McCain, the presumptive GOP presidential nominee, urged delegates to take off their "Republican hats" and put on "American hats," shifting their organizing and fundraising power from party politics to the needs of the evacuees.

"I know you'll agree with me," he said. "It's time to open our hearts, our efforts and our wallets, our concern, our care, for those American citizens who are now under the shadow and the possibility of a natural disaster," the senator said.

Mike Hubbard, chairman of the Alabama Republican Party, predicted the GOP convention would be "a little less of a party, celebratory and partisan show, like you saw last week on television with the Democrats, because of what is going on. Everybody understands it, understands the magnitude of it."

Undeterred, protesters planned to go forward with a peace march that had been expected to draw 50,000 people to the state capital.

"Our voices will be front and center, and it will be the main news that is happening," said Jess Sundin, spokeswoman for the Coalition to March on the RNC and Stop the War.

McCain saw his own pre-convention momentum blunted by public focus on the massive storm. Gustav headed toward the Gulf Coast on Sunday, as more than 1 million Americans made wary by Hurricane Katrina took buses, trains, planes and cars out of New Orleans and other coastal cities. Gustav packed winds near 115 mph (185 kph), and forecasters said it could gain strength before making landfall Monday.

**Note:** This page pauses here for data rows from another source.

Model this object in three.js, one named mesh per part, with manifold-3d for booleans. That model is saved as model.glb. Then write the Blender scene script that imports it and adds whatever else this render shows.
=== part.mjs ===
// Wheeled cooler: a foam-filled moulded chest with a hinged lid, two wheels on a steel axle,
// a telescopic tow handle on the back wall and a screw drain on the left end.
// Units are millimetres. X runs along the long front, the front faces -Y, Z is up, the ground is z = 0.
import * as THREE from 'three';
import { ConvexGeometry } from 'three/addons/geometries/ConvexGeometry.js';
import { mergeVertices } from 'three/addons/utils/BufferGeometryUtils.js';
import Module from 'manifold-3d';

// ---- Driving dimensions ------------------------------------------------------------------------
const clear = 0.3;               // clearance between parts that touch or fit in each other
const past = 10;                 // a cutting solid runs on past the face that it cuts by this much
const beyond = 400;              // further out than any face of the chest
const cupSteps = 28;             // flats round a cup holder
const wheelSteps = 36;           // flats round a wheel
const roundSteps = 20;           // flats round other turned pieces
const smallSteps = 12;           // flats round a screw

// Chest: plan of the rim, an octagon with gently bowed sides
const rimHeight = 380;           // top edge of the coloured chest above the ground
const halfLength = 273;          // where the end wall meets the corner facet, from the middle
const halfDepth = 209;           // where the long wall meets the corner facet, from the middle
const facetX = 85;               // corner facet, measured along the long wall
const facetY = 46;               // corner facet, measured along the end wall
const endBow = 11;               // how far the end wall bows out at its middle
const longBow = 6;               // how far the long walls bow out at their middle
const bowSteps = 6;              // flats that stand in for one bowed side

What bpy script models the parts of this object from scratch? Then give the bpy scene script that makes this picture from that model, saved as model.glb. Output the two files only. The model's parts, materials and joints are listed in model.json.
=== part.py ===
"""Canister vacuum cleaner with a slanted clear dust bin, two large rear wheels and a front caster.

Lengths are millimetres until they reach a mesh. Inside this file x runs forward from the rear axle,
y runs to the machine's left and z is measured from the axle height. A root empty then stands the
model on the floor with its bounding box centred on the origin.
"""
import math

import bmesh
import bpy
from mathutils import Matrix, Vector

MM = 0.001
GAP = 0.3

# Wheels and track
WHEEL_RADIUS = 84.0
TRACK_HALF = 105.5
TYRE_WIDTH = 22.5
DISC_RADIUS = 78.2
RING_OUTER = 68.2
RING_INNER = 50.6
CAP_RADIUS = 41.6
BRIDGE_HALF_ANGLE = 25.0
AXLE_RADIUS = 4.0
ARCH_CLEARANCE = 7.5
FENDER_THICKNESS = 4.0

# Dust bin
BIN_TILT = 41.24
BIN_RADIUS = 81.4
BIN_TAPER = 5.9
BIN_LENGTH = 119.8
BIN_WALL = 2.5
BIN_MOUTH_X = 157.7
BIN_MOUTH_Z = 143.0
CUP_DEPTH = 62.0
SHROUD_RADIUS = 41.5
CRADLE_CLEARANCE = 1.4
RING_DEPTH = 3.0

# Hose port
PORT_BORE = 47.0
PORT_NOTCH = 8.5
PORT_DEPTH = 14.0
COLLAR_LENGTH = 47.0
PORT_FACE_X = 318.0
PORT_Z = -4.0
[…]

Mindful that President Bush and the Republican Party lost credibility after the federal government's botched response to Hurricane Katrina three years ago, McCain and new running mate Sarah Palin visited Mississippi on Sunday in advance of the storm and promised swift recovery efforts.

"I have every expectation that we will not see the mistakes of Katrina repeated; in fact, I'm very optimistic that we will see a degree of cooperation and effort on behalf of any victims, of anyone whose lives are touched by this great natural disaster," McCain later told reporters in St. Paul via satellite from St. Louis.

The Arizona senator said the remainder of the convention schedule would depend on the destruction caused by the storm. He raised the possibility of accepting the nomination on Thursday in a Gulf Coast speech beamed back to the delegates 1,000 miles to the north.

Barack Obama, for his part, received a briefing Sunday from Homeland Security Secretary Michael Chertoff. The Illinois senator, who has smashed all fundraising records during his presidential campaign, also pledged to use his vast supporter e-mail list to raise money and provide goods for those affected by the storm.

He also said he might visit storm-damaged areas once things have "settled down."

The storm and the political changes it brought came just as Republicans were ready to uncork their quadrennial celebration.

The Xcel Energy Center, home to NHL hockey's Minnesota Wild, has been converted into a massive television studio, its floor covered in bright red carpet and one-third of its width filled with a video backdrop behind the podium from which McCain was to speak.

Nets full of red, white and blue balloons hung overhead but hanging in the air was the question of whether they would ever fall.

Republican National Committee Chairman Robert "Mike" Duncan said that by law, the convention had to be called to order on Monday. In addition, a quorum of at least half plus one of the 2,400 delegates was needed to conduct business such as securing a report of the Credentials Committee, adopting the convention's rules, electing the convention's officer and adopting the party's platform.

A quorum is also needed to formally nominate both McCain and Palin, although they would not have to be onsite to accept their nominations.

McCain advisers tried to remain upbeat as they made the best of a bad — and unprecedented — situation.

"You thought the 2000 recount was the most unusual thing you'd ever see in politics," said veteran GOP operative and McCain adviser Charlie Black. "Maybe not."